Homens que eram genuínos em “ortopedia” moldando a ferradura ao casco por forma
ao animal não se tocar na pata oposta
evitando ferir-se, dando formato
adequado para o desempenho do animal. Alguns fizeram operações com algum risco, com
instrumentos primitivos que possuíam fazendo o melhor que sabiam e podiam.
Eram
tempos de muita atividade. Havia muito trabalho não só nas oficinas como também
no campo, em virtude da grande quantidade de animais, nomeadamente o asinino
que, menos robusto que os já citados, tornou-se o animal mais acessível as
posses dos mais desfavorecidos, sendo utilizado pelo homem como animais de carga
desde a pré-história, aproximadamente 5.000 a.C., muar e cavalar nas
classes menos e mais abastadas. Muitas
vezes tinham que se deslocar ao campo a tratar de animais doentes, cujo transportes eram
os animais citados, mais tarde,
em motorizadas e carro.
As
ferraduras eram compradas, algumas, em Santo Amador, outras em outros locais, sendo moldadas
(atarracadas) nas bigornas das oficinas pelos requisitantes.
Todavia
e sem pretender valorizar o trabalho exercido por um elemento, menosprezando os demais, o Zé Velhinho, o mais
jovem dos proprietários, foi o Mestre, julgo, mais criativo, não só em ferrador como também
em “veterinária”. Vendo que era capaz de fazer as ferraduras, cria uma forja na
oficina começando a ser ele a produzi-las com a ajuda de ferradores
jovens, já com conhecimento do oficio, tornando-se ferrador e forjador. Como acima se diz fez algumas operações de
grande risco. Tinha sempre dois e três aprendizes do oficio. Jovens, alguns,
que não tendo idade e forças capazes de ajudar os pais em trabalhos mais
pesados para ganhar alguma jorna para ajuda da família, os pais punham-nos a
aprender um oficio até atingirem a capacidade de outros trabalhos remunerados
uma vez que nesta profissão aprendiam, trabalhando, sem qualquer jorna, norma praticada por
todos. Em Barrancos houve um período que existiam muitos ferradores, não
estabelecidos, alguns trabalhavam por conta
dos Mestres citados, outros sem exercerem a profissão procuravam outros
meios para sobreviverem.
Entretanto
com a revolução tecnológica na agricultura os trabalhos que eram executados com
os animais, paulatinamente, deixaram de o ser reduzindo drasticamente o efetivo
de animais de carga e puxe causando o fecho de algumas oficinas, inicialmente,
mais tarde a totalidade.
Há
década e meia, aproximadamente, que, com o fecho da oficina pelo Zé Elvira
filho, Barrancos não possuía um ferrador a exceção de um jovem natural, José
Carlos Costa Garcia, que agora começou a dar os primeiros passos nos períodos
de tempo disponíveis.
Barrancos, 15 de setembro de 2020 - Ass) José Peres Valério
2 comentários:
Zé muito obrigado pelas Histórias que nos conta da nossa Terra. Esta tem a ver com os Mestres ferradores e outras, estou certo, vais continuar a contar-nos (Deus queira que sim) e tu serás sempre o nosso Mestre das nossas Histórias. Um grande abraço e já fico a espera da Próxima.

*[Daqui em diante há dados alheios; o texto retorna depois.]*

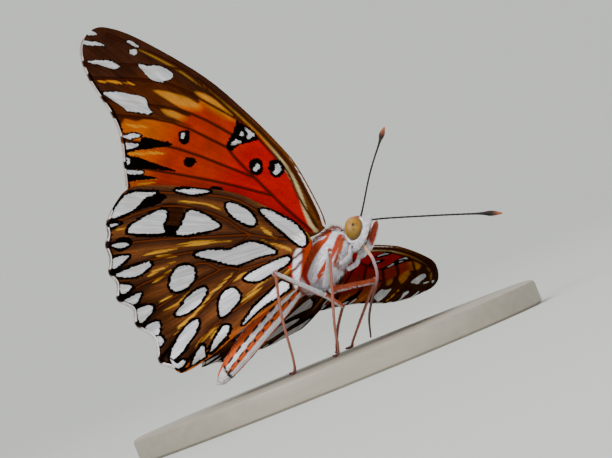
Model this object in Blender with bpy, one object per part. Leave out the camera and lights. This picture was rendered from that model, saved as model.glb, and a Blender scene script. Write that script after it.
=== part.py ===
"""Gulf fritillary butterfly, life size, standing on a small round base.

Lengths are in millimetres until placing. The body frame has x forward, y to the animal's left and
z dorsal, with its origin midway between the forewing hinges. A wing point is (p, q): p forward and
q outward from the hinge, in the wing's own plane.
"""
from math import cos, pi, radians, sin, sqrt

import bmesh
import bpy
from mathutils import Matrix, Vector
from mathutils.geometry import delaunay_2d_cdt

MM = 0.001
GAP = 0.3

# How the animal stands
YAW, PITCH, ROLL = radians(-16.3), radians(10.9), radians(38.5)
BASE_RADIUS = 26.0
BASE_THICK = 3.0
BASE_EDGE = 0.5
BASE_SIDES = 64
HINGE_OVER_SOLES = 13.0
HINGE_SPOT = Vector((5.0, -4.0, BASE_THICK + GAP + HINGE_OVER_SOLES))

# Wings; a value that differs between the sides has the left one under 1 and the right one under -1
DIHEDRAL = {1: radians(24.9), -1: radians(26.0)}
HINGE_HALF = 2.2
WING_THICK = 0.5
VEIN_RISE = 0.12
VEIN_HALF = 0.38
FOREWING_BOW = {1: -0.44, -1: 0.8}
FOREWING_SWEEP = {1: radians(2.4), -1: 0.0}
FOREWING_TWIST = {1: radians(7.5), -1: 0.0}
HINDWING_BOW, HINDWING_DROP = 0.8, 1.1
BOW_SPAN = 40.0
# A millimetre of bow carries a wing point this far inward, along the photo's line of sight
BOW_LEAN = (-0.31, -0.41)
# The hindwing's inner part hangs beside the abdomen on the right and lies over it on the left
FOLD_START, FOLD_RUN = 2.0, 7.0
FOLD = {1: Vector((-0.83, 2.15, 1.92)), -1: Vector((1.66, 4.31, -3.83))}
GRID = 2.4
# The grid's first point and its width, around any wing
GRID_START, GRID_WIDTH = (-30.0, -8.0), 60.0

FOREWING_EDGE = [
    (0.6, 0.15), (1.3, 0.6), (2.0, 2.7), (3.0, 7.9), (3.2, 11.3), (2.6, 18.0), (1.3, 25.0),
    (-1.7, 32.9), (-3.8, 36.4), (-5.5, 37.4), (-7.6, 36.7), (-8.9, 34.8), (-9.8, 31.8), (-10.3, 27.5),
    (-11.3, 24.3), (-13.0, 21.5), (-14.9, 18.4), (-15.2, 16.9), (-11.5, 12.0), (-6.5, 6.2), (-1.9, 0.9),
    (-0.8, 0.15),
]
FOREWING_VEINS = [
    [(0.2, 0.9), (0.9, 5.5), (1.8, 8.8), (1.8, 12.8), (1.4, 17.5), (0.4, 24.7), (-0.9, 28.0), (-8.4, 34.0)],
    [(1.1, 1.6), (2.4, 8.0), (2.6, 12.0), (1.9, 18.5), (0.6, 25.0)],
    [(1.0, 21.0), (-0.4, 28.0), (-3.9, 35.3)],
    [(-0.6, 1.0), (-1.3, 5.3), (-1.5, 7.4), (-1.8, 10.6), (-2.0, 15.7), (-0.2, 16.0), (1.4, 17.5)],
    [(-1.5, 7.4), (-6.2, 13.4), (-12.7, 20.6)],
    [(-1.8, 10.6), (-6.8, 19.1), (-10.9, 23.4)],
    [(-2.0, 15.7), (-5.2, 22.2), (-9.8, 26.8)],
    [(-0.2, 16.0), (-2.7, 21.8), (-6.1, 25.7), (-9.4, 29.2)],
    [(1.4, 17.5), (-1.7, 25.0), (-3.9, 28.1), (-9.0, 32.4)],
    [(-1.4, 1.3), (-7.0, 8.0), (-13.8, 17.3)],
]
HINDWING_EDGE = [
    (-1.5, -0.4), (-1.2, 1.2), (-1.6, 3.5), (-3.4, 7.4), (-5.1, 10.5), (-9.5, 14.8), (-13.3, 17.7),
    (-15.3, 18.3), (-18.0, 17.3), (-19.6, 16.1), (-20.4, 14.9), (-21.5, 13.8), (-22.2, 12.2),
    (-23.4, 10.7), (-23.6, 9.0), (-24.8, 7.2), (-24.1, 5.2), (-25.1, 3.1), (-24.4, 0.5), (-25.7, -2.4),
    (-25.0, -3.8), (-24.6, -5.2), (-22.5, -5.6), (-18.7, -5.4), (-14.3, -4.8), (-8.1, -4.4), (-6.2, -4.1),
    (-4.2, -2.4), (-2.4, -1.2),
]
HINDWING_VEINS = [
    [(-2.2, 0.4), (-4.2, 6.8), (-5.7, 10.1), (-9.3, 13.5), (-14.4, 17.6)],
    [(-2.2, 0.4), (-6.7, 4.8), (-8.0, 8.4), (-9.6, 11.0), (-11.6, 13.2), (-14.2, 14.6), (-19.0, 15.8)],
    [(-6.7, 4.8), (-9.6, 6.7), (-15.8, 10.7), (-20.9, 13.6)],
    [(-6.7, 4.8), (-9.0, 4.7), (-12.7, 6.6), (-18.4, 9.2), (-22.8, 10.5)],
    [(-12.5, 3.2), (-14.0, 5.4), (-20.7, 7.1), (-24.2, 7.1)],
    [(-3.0, -0.8), (-4.9, -0.9), (-7.1, 0.4), (-10.4, 1.7), (-12.5, 3.2), (-21.2, 3.6), (-24.5, 3.1)],
    [(-10.4, 1.7), (-12.6, 1.1), (-17.7, 0.0), (-25.1, -2.3)],
    [(-4.1, -1.8), (-6.0, -2.3), (-12.1, -2.3), (-18.2, -2.7), (-24.1, -4.8)],
]

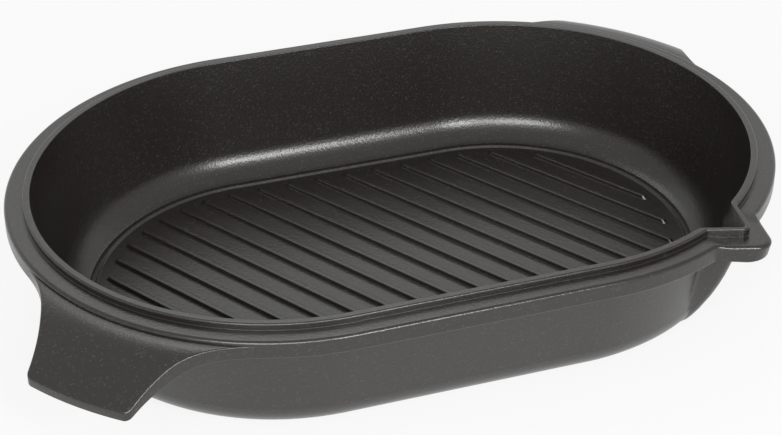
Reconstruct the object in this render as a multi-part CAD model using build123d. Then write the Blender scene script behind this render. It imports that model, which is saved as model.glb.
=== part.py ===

Mais um excelente apontamento, do amigo Zé, sobre história em geral, e particularmente sobre a história de Barrancos. Que àqueles que ainda tivemos a sorte de viver a ultima fase desses relatos, faz-nos voltar a infância, com saudade e nostalgia.
Parece que ainda ouço o "repicar" do martelo do Mestre Zé Elvira, que se ouvia perfeitamente no Largo de Montes Claros, onde vivi até aos 27 anos de idade.